Definition
A specific paragraph within Title 14 of the Code of Federal Regulations, Part 23 (Airworthiness Standards: Normal Category Airplanes), Section 23.2135, paragraph (c). Section 23.2135 sets the controllability requirements an airplane must meet to be certificated, and paragraph (c) addresses controllability requirements related to trim, stability, and the airplane's behavior in specified flight conditions.
Plain English
It is one small lettered paragraph inside the federal rules that say what an airplane must be able to do to be approved for flight. The number tells you exactly where to find it: Title 14, Part 23, Section 23.2135, paragraph (c).
Context Anchor
Seen in Federal Aviation Administration handbooks and training material when a statement is tied to the airplane certification rules, especially in discussions of controllability and maneuvering speed.
Derivation
CFR stands for Code of Federal Regulations -- the organized collection of rules issued by U.S. federal agencies. Title 14 covers Aeronautics and Space. Part 23 covers airworthiness standards for normal category airplanes. The numbers and lowercase letter simply pinpoint the exact paragraph, the way a chapter, section, and subsection number locate a passage in a book.
Why Pilots Care
Ensures the aircraft design meets minimum federal standards for safe control immediately after liftoff, directly affecting training and operational safety margins.
Grounding Statement
Think of it as a street address for one paragraph in the federal aviation rules.
Intuition Check
Do not read this as an airspeed, maneuver, or cockpit procedure.
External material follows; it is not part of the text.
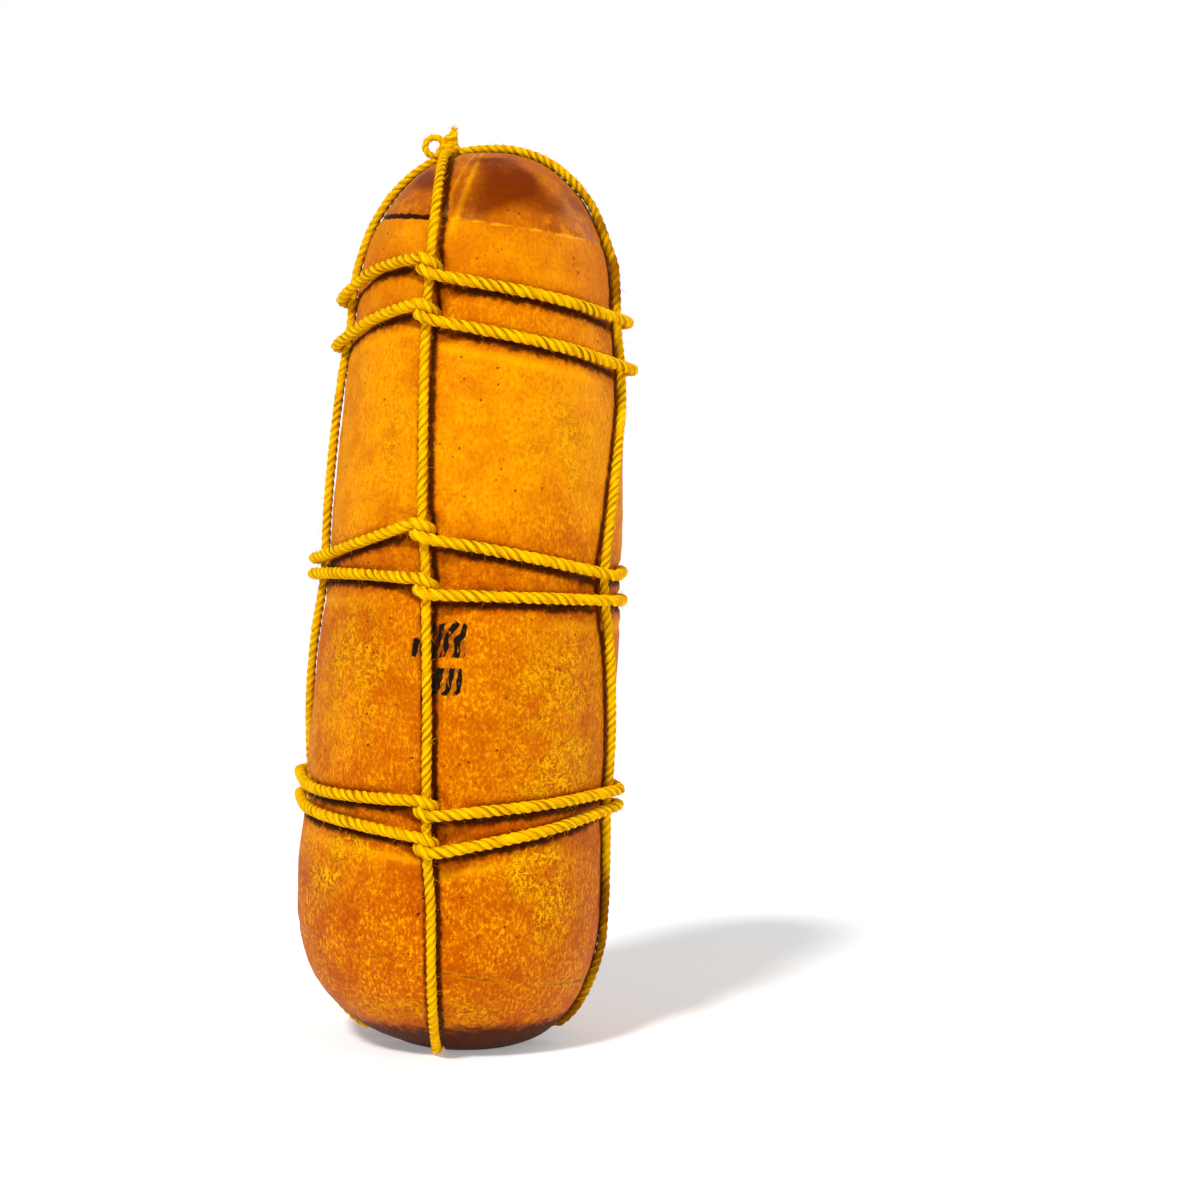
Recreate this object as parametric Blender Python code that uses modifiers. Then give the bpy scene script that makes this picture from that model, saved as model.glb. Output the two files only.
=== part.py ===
"""A provolone bound with cord: one tall cheese that leans a little and stands on its own
flattened end, two cords that run lengthwise round it, six cords that bind it crosswise,
and the knot on its top that gathers the lengthwise cords, with its eye, stub and tail.

Metres, +Z up. The origin is on the standing surface, under the middle of the object.
Azimuths are degrees round the cheese: 0 faces -Y, the front, and 90 faces +X, the right.
"""

import math

import bmesh
import bpy
from mathutils import Matrix, Vector

# The cheese: a barrel between two rounded ends
CHEESE_HEIGHT = 0.4035
BELLY_RADIUS = 0.0695
SHOULDER_RADIUS = 0.0595
BELLY_HEIGHT = 0.066  # where the lower end starts to round in
SHOULDER_HEIGHT = 0.335  # where the upper end starts to round in
TAPER_POWER = 2.7
LOWER_SQUARENESS = 2.3  # superellipse powers of the two ends
UPPER_SQUARENESS = 2.35
FLATTENED = 0.003  # how much of the lower end the cheese's own weight has pressed away
WAIST_DEPTH = 0.0012
WAIST_WIDTH = 0.018
WAIST_HEIGHTS = (0.110, 0.212, 0.325)
LOBES = ((2, 0.7, 0.004), (3, 2.1, 0.003))  # (count, phase, share of the radius)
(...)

It is a reference to a specific paragraph in the aviation regulations.
Example Sentence 1
The handbook references 14 CFR part 23, section 23.2135(c) when explaining the controllability standards a normal category airplane must meet.
Example Sentence 2
During the preflight briefing the instructor noted that the trainer airplane had been certified to 14 CFR part 23, section 23.2135(c), giving the student confidence in its handling right after rotation.